(Extracted records)
* Begin *

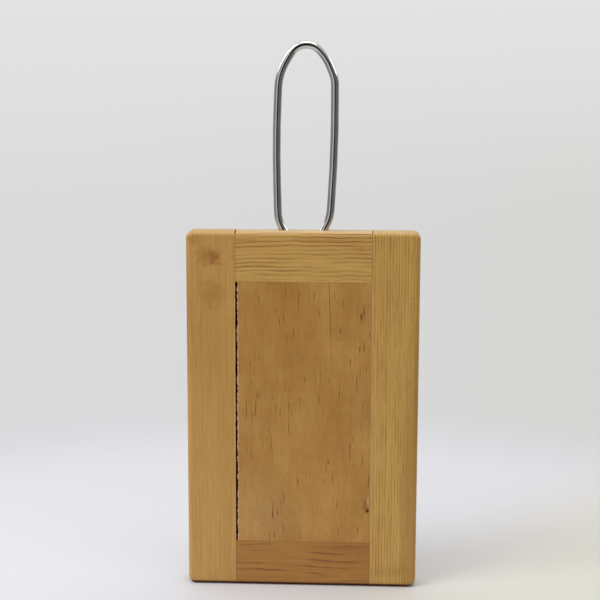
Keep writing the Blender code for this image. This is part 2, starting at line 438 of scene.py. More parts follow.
def pineFinish(name, facts):
    # growth rings round a pith, cut through by the stick's faces, with fibres and marks
    paint = Paint(name)
    x, through, z = paint.objectPlace()
    across, along = (x, z) if facts["grain"] == "up" else (z, x)
    where = (across, through, along)
    seed = facts["seed"]
    grain = paint.grain(where, pineNoises, seed)
    streak = grain["streak"] - 0.5
    fibre = grain["fibre"] - 0.5
    wide, narrow = pineTones["waveAcross"], pineTones["breakAcross"]
    slow = paint.noise(where, ((wide, wide, facts["waveRate"]), 2.0, 0.5, 0.0), seed) - 0.5
    aside = across - facts["pith"][0] + along * facts["slope"]
    behind = through - facts["pith"][1]
    reach = paint.maths("SQRT", aside * aside + behind * behind)
    reach = reach + slow * facts["wave"] + (grain["quick"] - 0.5) * facts["ripple"]
    for knot in facts.get("knots", ()):
        side = (across - knot["across"]) * (1.0 / knot["wide"])
        down = (along - knot["along"]) * (1.0 / knot["tall"])
        reach = reach + paint.maths("EXPONENT", (side * side + down * down) * -0.5) * knot["push"]
    phase = reach * (1.0 / facts["ring"])
    late = paint.curve(paint.maths("FRACT", phase), facts["ringCurve"])
    yearly = paint.noise((phase, through, along), pineTones["years"], seed)
    broken = paint.noise(where, ((narrow, narrow, facts["breakRate"]), 2.0, 0.5, 10.0), seed)
    late = late * paint.rise(yearly, *facts["years"])
    late = late * paint.rise(broken, facts["broken"], pineTones["unbroken"])
    for start, end, amount in facts.get("calm", ()):
        late = late * (1.0 - paint.rise(across, start, end) * amount)
    darkness = late * facts["contrast"] + streak * facts["streak"] + fibre * facts["fibre"]
    darkness = paint.rise(darkness + pineTones["least"], *pineTones["range"])
    color = paint.mix(darkness, facts["early"], facts["late"])
    blush = paint.rise(grain["blush"], *pineTones["blushRange"]) * facts["blushAmount"]
    color = paint.mix(blush, color, facts["blush"])
    color = addMarks(paint, color, across, through, along, facts)
    color = addSpecks(paint, color, where, seed, pineTones["speck"])
    # painted top light on the crown, painted shadow along the foot, painted shade inside the joints, plus
    # seam lines and splinters
    color, dark = addPaintedLightAndGrime(paint, color, x, through, z, facts)
    relief = fibre * 0.7 - late * 0.20 + streak * 0.4
    shader = paint.add(
        "BsdfPrincipled",
        {},
        {
            "Base Color": color,
            "Roughness": late * -0.08 + fibre * 0.20 + pineTones["roughness"],
            "Normal": paint.bump(relief, 0.30, 0.12 * mm),
            "Specular IOR Level": pineTones["gloss"],
        },
    )
    return addDullDark(paint, shader, dark)


softRing = ((0.0, 0.25), (0.35, 0.0), (0.72, 0.35), (0.90, 1.0), (1.0, 0.25))
thinRing = ((0.0, 0.05), (0.20, 0.0), (0.62, 0.10), (0.84, 1.0), (0.93, 0.9), (1.0, 0.05))

leftPineFacts = {
    "grain": "up", "seed": 2.0, "pith": (-125 * mm, 46 * mm), "slope": 0.012,
    "ring": 1.9 * mm, "ringCurve": softRing, "wave": 4 * mm, "waveRate": 5, "ripple": 0.8 * mm,
    "contrast": 0.26, "streak": 1.05, "fibre": 1.05, "broken": 0.34, "breakRate": 9, "years": (0.22, 0.70),
    "early": (0.565, 0.318, 0.086), "late": (0.320, 0.138, 0.018),
    "blush": (0.440, 0.205, 0.040), "blushAmount": 0.35,
    "walls": ((leftJoint, 0.4 * mm),), "rim": leftJoint, "tufts": 0.60,
    # painted top light on the crown
    "paintedTopLight": (0.330, 0.250, 0.130), "paintedTopLightAmount": 0.45,
    "knots": (
        {"across": -69.5 * mm, "along": 259.5 * mm, "wide": 8 * mm, "tall": 9 * mm, "push": 5 * mm},
        {"across": -69.0 * mm, "along": 231.0 * mm, "wide": 8 * mm, "tall": 12 * mm, "push": 2.5 * mm},
    ),
    "stains": (
        {"across": -72.0 * mm, "along": 260.5 * mm, "wide": 10 * mm, "tall": 8 * mm,
         "strength": 0.50, "ragged": 2.2, "color": (0.330, 0.125, 0.020), "deep": True},
        {"across": -68.5 * mm, "along": 260.0 * mm, "wide": 4.4 * mm, "tall": 4.6 * mm,
         "strength": 0.52, "ragged": 1.5, "color": (0.270, 0.076, 0.010), "deep": True},
        {"across": -69.5 * mm, "along": 254.6 * mm, "wide": 12 * mm, "tall": 0.9 * mm,
         "strength": 0.32, "ragged": 2.2, "color": (0.300, 0.085, 0.012), "deep": True},
        {"across": -84.0 * mm, "along": 274.0 * mm, "wide": 5 * mm, "tall": 7 * mm,
         "strength": 0.35, "ragged": 1.8, "color": (0.300, 0.120, 0.030)},
        {"across": -70.0 * mm, "along": 232.0 * mm, "wide": 11 * mm, "tall": 12 * mm,
         "strength": 0.42, "ragged": 2.0, "color": (0.340, 0.140, 0.022)},
        {"across": -90.5 * mm, "along": 215.0 * mm, "wide": 4 * mm, "tall": 62 * mm,
         "strength": 0.55, "ragged": 0.8, "color": (0.330, 0.100, 0.035)},
        {"across": -72.0 * mm, "along": 195.0 * mm, "wide": 14 * mm, "tall": 42 * mm,
         "strength": 0.22, "ragged": 1.2, "color": (0.380, 0.165, 0.030)},
        {"across": -60.0 * mm, "along": 110.0 * mm, "wide": 9 * mm, "tall": 60 * mm,
         "strength": 0.18, "ragged": 1.2, "color": (0.400, 0.175, 0.034)},
    ),
}
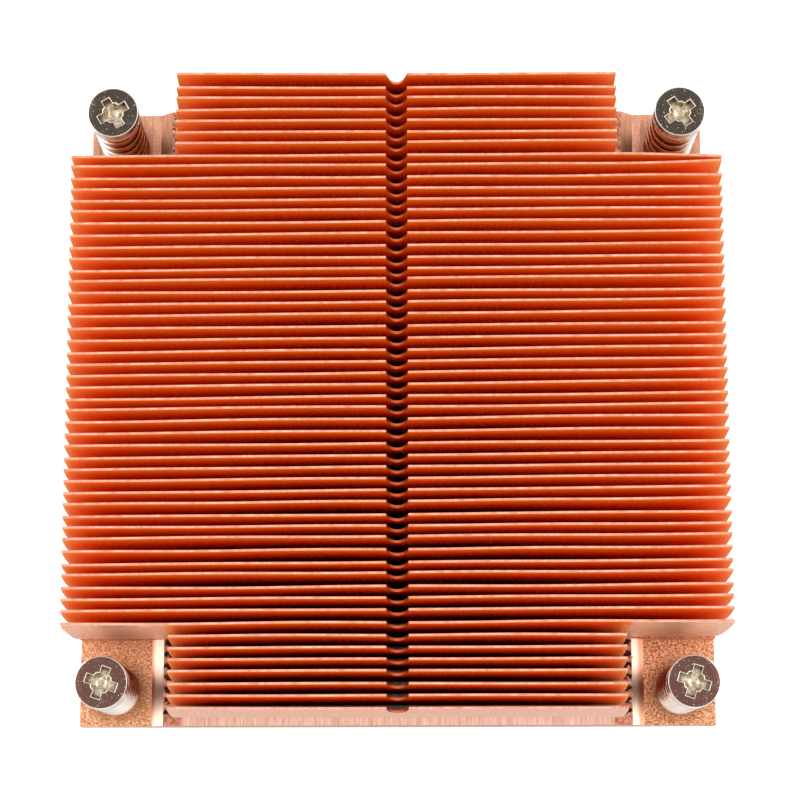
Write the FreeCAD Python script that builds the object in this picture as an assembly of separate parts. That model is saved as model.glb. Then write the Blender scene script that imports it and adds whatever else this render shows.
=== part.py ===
import FreeCAD, Part
import math
import os

# Passive heatsink for the processor of a one-unit server, in millimetres.
# The fins are skived up out of the same copper block as the base, so base
# and fins are one solid. A captive spring screw stands in each corner.
# Origin: centre of the flat underside that meets the processor. +Z is up,
# -Y is the front, and the fins run along X.

# ---- Driving dimensions ----

# base block
base_width = 90.0
base_depth = 90.0
base_height = 5.5
base_edge_break = 0.25

# fins
fin_height = 20.5
fin_thickness = 0.35
fin_count = 55
fin_row_inset = 1.26
short_fin_count = 7
short_fin_inset = 2.5
fin_root_back = 0.28
fin_low_bend = (0.42, 0.40)
fin_high_bend = (0.46, 0.77)
fin_embed = 0.5

# groove milled along the top of the fins
groove_width = 3.0
groove_depth = 3.0
groove_flats = 6

# corner pads milled down beside the short fins
pad_drop = 1.7
pad_bevel_width = 1.8
pad_width = 10.1
pad_wall_gap = 0.3

# screws
screw_inset = 5.0
thread_diameter = 4.0
thread_reach = 5.8
shank_diameter = 4.4
head_diameter = 7.2
head_height = 2.5
head_above_pad = 17.3

# cross recess in the screw head
recess_span = 4.8
recess_wing = 1.25
recess_depth = 1.8
recess_floor = 1.7
recess_turns = {
    "back_left": 30.0,
    "back_right": 34.5,
    "front_left": -19.0,
    "front_right": -17.5,
}

# spring
wire_diameter = 0.8
spring_turns = 7.0
wire_sides = 6
steps_per_turn = 10
spring_to_head = 0.1

# retaining ring, sunk into the underside of the base
ring_thickness = 0.8
ring_diameter = 7.2
ring_neck_diameter = 3.4
ring_mouth = 2.8
ring_seat_depth = 1.0

# clearances
hole_clearance = 0.3
ring_running_fit = 0.05
ring_end_play = 0.1
ring_side_room = 0.5

# ---- Values that follow from them ----

fin_top = base_height + fin_height
pad_top = base_height - pad_drop
head_top = pad_top + head_above_pad
head_bottom = head_top - head_height
pad_inner_x = base_width / 2 - pad_width
short_fin_width = 2 * (pad_inner_x - pad_bevel_width - short_fin_inset)
fin_pitch = (base_depth - 2 * fin_row_inset) / (fin_count - 1)
wide_fin_half_run = fin_pitch * (fin_count - 1 - 2 * short_fin_count) / 2
pad_inner_y = wide_fin_half_run + fin_thickness / 2 + pad_wall_gap
hole_diameter = shank_diameter + 2 * hole_clearance
ring_bore = ring_neck_diameter + 2 * ring_running_fit
ring_seat_diameter = ring_diameter + 2 * ring_side_room
ring_bottom = ring_seat_depth - ring_thickness
neck_top = ring_seat_depth + ring_end_play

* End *

Repeat exactly the lines running from the one with "Write the FreeCAD" through the one with "base_edge_break = 0.25", both included.

Write the FreeCAD Python script that builds the object in this picture as an assembly of separate parts. That model is saved as model.glb. Then write the Blender scene script that imports it and adds whatever else this render shows.
=== part.py ===
import FreeCAD, Part
import math
import os

# Passive heatsink for the processor of a one-unit server, in millimetres.
# The fins are skived up out of the same copper block as the base, so base
# and fins are one solid. A captive spring screw stands in each corner.
# Origin: centre of the flat underside that meets the processor. +Z is up,
# -Y is the front, and the fins run along X.

# ---- Driving dimensions ----

# base block
base_width = 90.0
base_depth = 90.0
base_height = 5.5
base_edge_break = 0.25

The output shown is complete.